| INFORMATION SHOWN |
** Begin **
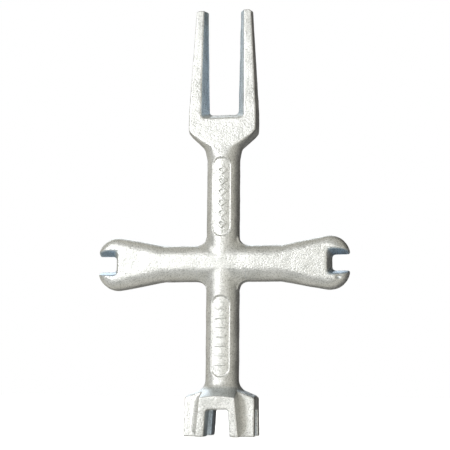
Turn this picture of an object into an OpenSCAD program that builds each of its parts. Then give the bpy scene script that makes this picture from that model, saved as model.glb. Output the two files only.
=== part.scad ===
// Four-way cast plumber's wrench: fork, cross arms with notched jaws, and a slotted four-lobed head.
// It is one sand casting, drawn here as its regions, each a closed solid that meets its neighbours
// face to face. It stands on its head: the shank runs along Z, the arms along X, and the marked
// front faces -Y. The origin is on the shank's axis, at the ends of the head's lugs.

/* [Overall] */
// Height from the lug ends to the prong tips
total_h = 216; // [205:1:230]
// Distance between the ends of the two arms
arm_span = 127; // [115:1:140]
// Height of the arms' axis
arm_z = 85.2; // [78:0.2:92]

/* [Shank] */
// Diameter of the round shank
shank_d = 16.4; // [15:0.1:18]
// Length of each marked recess
recess_l = 40; // [30:1:42]
// Width of each marked recess
recess_w = 9.2; // [7:0.1:10]
// Deepest point of each recess
recess_depth = 0.9; // [0.6:0.1:1.2]
// Height of the raised marks above the recess floor
mark_relief = 0.6; // [0.3:0.1:0.8]

/* [Arms and jaws] */
// Height of an arm along its straight stretch
arm_h = 18; // [16.5:0.1:19]
// Depth of the arms and jaws, front to back
arm_d = 16.4; // [15:0.1:17.4]
// Height of a jaw at its widest
jaw_h = 26.6; // [24:0.1:30]
// Outer radius of each jaw lip
lip_r = 10; // [8.5:0.1:10.5]
// Opening of a jaw's notch, at its narrowest
notch_w = 8.1; // [6:0.1:9]
// Depth of a jaw's notch
notch_depth = 8.8; // [7:0.1:10]

/* [Fork] */
// Width over both prongs at the shoulders
fork_w = 35.7; // [34:0.1:38]
// Width over both prong tips
tip_w = 29.2; // [27.5:0.1:30.5]
// Gap between the prongs at its bottom
gap_w = 15.1; // [14:0.1:16]
// Gap between the prong tips
gap_tip_w = 17.1; // [16:0.1:18]
// Depth of the gap
gap_depth = 54.6; // [50:0.2:58]
// Thickness of the prongs at their tips
tip_t = 6.9; // [6:0.1:8]
// Thickness of the fork at the bottom of the gap
root_t = 12.6; // [11:0.1:13]

/* [Head] */
// Width of the head across opposite lobes
head_w = 34.6; // [33:0.1:38]
// Height of the lobes' outer corners
lobe_h = 19.5; // [18:0.1:21]
// Width of a lobe at its shoulder
lobe_w = 17.4; // [16.5:0.1:18.5]
// Width of a lobe at its open end
lobe_end_w = 21.3; // [20:0.1:22.5]
// Width of the cross slots at their closed end
slot_w = 11.1; // [10:0.1:12]
// Width of the cross slots at their open end
slot_end_w = 12.7; // [12:0.1:13.5]
// Depth of the cross slots
slot_depth = 13; // [11:0.1:14]

/* [Hidden] */

$fn = 48;
blend_fn = 28; // sides of the round pieces inside a hull
slab = 0.2; // thickness of a section that a hull starts or ends on
cut = 1; // how far a cutter runs past the face it opens

zinc = [0.80, 0.81, 0.80];
zinc_shade = [0.70, 0.72, 0.72];
zinc_mark = [0.88, 0.88, 0.86];

shank_r = shank_d / 2;

// Crown: a shallow cone from the lobes' corners up to a hollow fillet round the shank
crown_slope = 0.43;
crown_z = lobe_h + crown_slope * (head_w / 2 - shank_r);
crown_fillet_r = 6;
crown_fillet_w = crown_fillet_r * (1 - crown_slope / norm([1, crown_slope]));
crown_fillet_h = crown_fillet_r * (norm([1, crown_slope]) - crown_slope);
crown_top_z = crown_z + crown_fillet_h;
lobe_spare = 6; // height left on the lobes for the crown's cone to trim
slot_corner_r = 1.5;
arc_steps = 8;

// Hub: the crossing of shank and arms, with a fillet in each corner
hub_fillet_r = 4;
hub_half_x = shank_r + hub_fillet_r;
hub_half_z = arm_h / 2 + hub_fillet_r;
fillet_d = 7;
arm_edge_r = 7;

// Jaws: each arm runs straight, then flares to two round lips
flare_x = 29.5;
arm_end = arm_span / 2;
lip_x = arm_end - lip_r;
lip_z = jaw_h / 2 - lip_r;
lip_edge_r = 5.5;
notch_x = arm_end - notch_depth;
notch_draft = 0.26; // widening of the notch per millimetre away from the middle plane
notch_corner_r = 1.7;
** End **
| GOAL |
Quote the listing above from its first line to the line with "notch_depth = 8.8; // [7:0.1:10]", inclusive, and add nothing.

| EXERCISE SOLUTION |
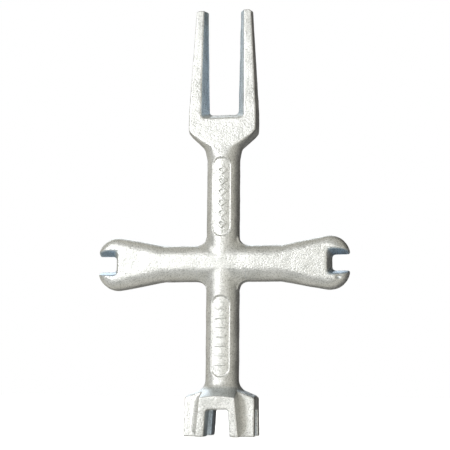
Turn this picture of an object into an OpenSCAD program that builds each of its parts. Then give the bpy scene script that makes this picture from that model, saved as model.glb. Output the two files only.
=== part.scad ===
// Four-way cast plumber's wrench: fork, cross arms with notched jaws, and a slotted four-lobed head.
// It is one sand casting, drawn here as its regions, each a closed solid that meets its neighbours
// face to face. It stands on its head: the shank runs along Z, the arms along X, and the marked
// front faces -Y. The origin is on the shank's axis, at the ends of the head's lugs.

/* [Overall] */
// Height from the lug ends to the prong tips
total_h = 216; // [205:1:230]
// Distance between the ends of the two arms
arm_span = 127; // [115:1:140]
// Height of the arms' axis
arm_z = 85.2; // [78:0.2:92]

/* [Shank] */
// Diameter of the round shank
shank_d = 16.4; // [15:0.1:18]
// Length of each marked recess
recess_l = 40; // [30:1:42]
// Width of each marked recess
recess_w = 9.2; // [7:0.1:10]
// Deepest point of each recess
recess_depth = 0.9; // [0.6:0.1:1.2]
// Height of the raised marks above the recess floor
mark_relief = 0.6; // [0.3:0.1:0.8]

/* [Arms and jaws] */
// Height of an arm along its straight stretch
arm_h = 18; // [16.5:0.1:19]
// Depth of the arms and jaws, front to back
arm_d = 16.4; // [15:0.1:17.4]
// Height of a jaw at its widest
jaw_h = 26.6; // [24:0.1:30]
// Outer radius of each jaw lip
lip_r = 10; // [8.5:0.1:10.5]
// Opening of a jaw's notch, at its narrowest
notch_w = 8.1; // [6:0.1:9]
// Depth of a jaw's notch
notch_depth = 8.8; // [7:0.1:10]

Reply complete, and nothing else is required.